What you should do — Extract the full set of records, then give each one again exactly.

Supplied records —

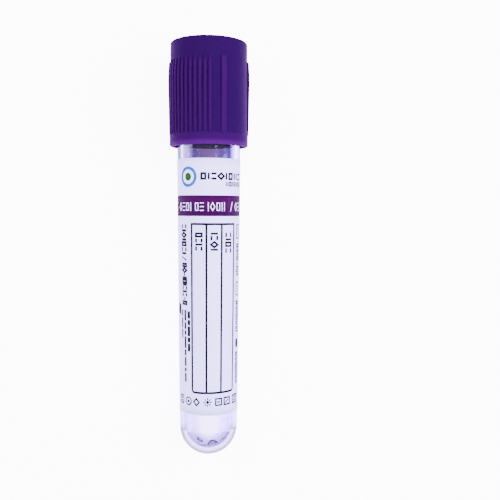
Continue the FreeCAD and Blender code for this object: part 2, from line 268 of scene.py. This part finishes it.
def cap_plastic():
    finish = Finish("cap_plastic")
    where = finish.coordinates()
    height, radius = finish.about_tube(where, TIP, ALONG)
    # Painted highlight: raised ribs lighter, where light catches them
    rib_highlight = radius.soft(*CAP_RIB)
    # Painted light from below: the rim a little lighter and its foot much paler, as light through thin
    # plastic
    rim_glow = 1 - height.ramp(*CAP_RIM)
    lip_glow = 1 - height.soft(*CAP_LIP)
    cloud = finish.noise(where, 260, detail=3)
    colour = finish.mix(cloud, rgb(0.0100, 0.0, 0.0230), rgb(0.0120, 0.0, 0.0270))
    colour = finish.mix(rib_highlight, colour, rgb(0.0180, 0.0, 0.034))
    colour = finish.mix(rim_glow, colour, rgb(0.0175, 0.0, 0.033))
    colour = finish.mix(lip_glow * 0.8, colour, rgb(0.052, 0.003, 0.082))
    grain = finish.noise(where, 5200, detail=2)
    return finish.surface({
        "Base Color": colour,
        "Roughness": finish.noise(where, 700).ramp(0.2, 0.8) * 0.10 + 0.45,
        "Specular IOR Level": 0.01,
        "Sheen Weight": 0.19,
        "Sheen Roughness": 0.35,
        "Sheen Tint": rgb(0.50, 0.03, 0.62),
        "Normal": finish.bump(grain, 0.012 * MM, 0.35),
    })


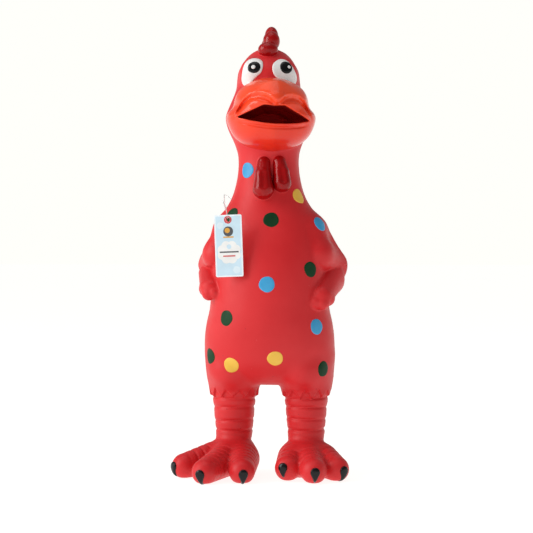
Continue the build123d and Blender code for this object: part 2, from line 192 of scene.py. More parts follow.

Correct output —
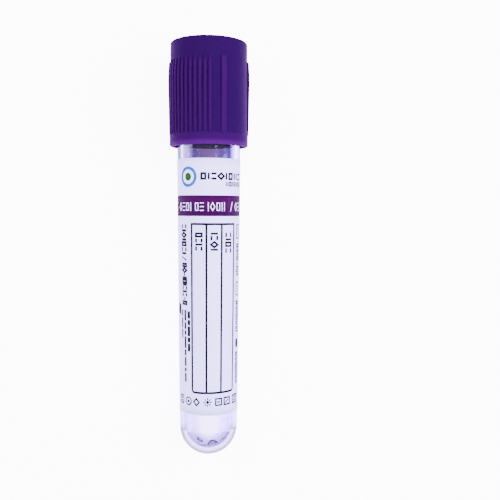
Continue the FreeCAD and Blender code for this object: part 2, from line 268 of scene.py. This part finishes it.
def cap_plastic():
    finish = Finish("cap_plastic")
    where = finish.coordinates()
    height, radius = finish.about_tube(where, TIP, ALONG)
    # Painted highlight: raised ribs lighter, where light catches them
    rib_highlight = radius.soft(*CAP_RIB)
    # Painted light from below: the rim a little lighter and its foot much paler, as light through thin
    # plastic
    rim_glow = 1 - height.ramp(*CAP_RIM)
    lip_glow = 1 - height.soft(*CAP_LIP)
    cloud = finish.noise(where, 260, detail=3)
    colour = finish.mix(cloud, rgb(0.0100, 0.0, 0.0230), rgb(0.0120, 0.0, 0.0270))
    colour = finish.mix(rib_highlight, colour, rgb(0.0180, 0.0, 0.034))
    colour = finish.mix(rim_glow, colour, rgb(0.0175, 0.0, 0.033))
    colour = finish.mix(lip_glow * 0.8, colour, rgb(0.052, 0.003, 0.082))
    grain = finish.noise(where, 5200, detail=2)
    return finish.surface({
        "Base Color": colour,
        "Roughness": finish.noise(where, 700).ramp(0.2, 0.8) * 0.10 + 0.45,
        "Specular IOR Level": 0.01,
        "Sheen Weight": 0.19,
        "Sheen Roughness": 0.35,
        "Sheen Tint": rgb(0.50, 0.03, 0.62),
        "Normal": finish.bump(grain, 0.012 * MM, 0.35),
    })


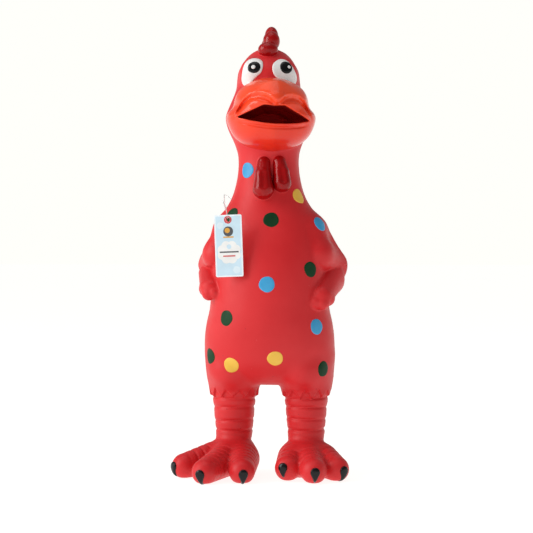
Continue the build123d and Blender code for this object: part 2, from line 192 of scene.py. More parts follow.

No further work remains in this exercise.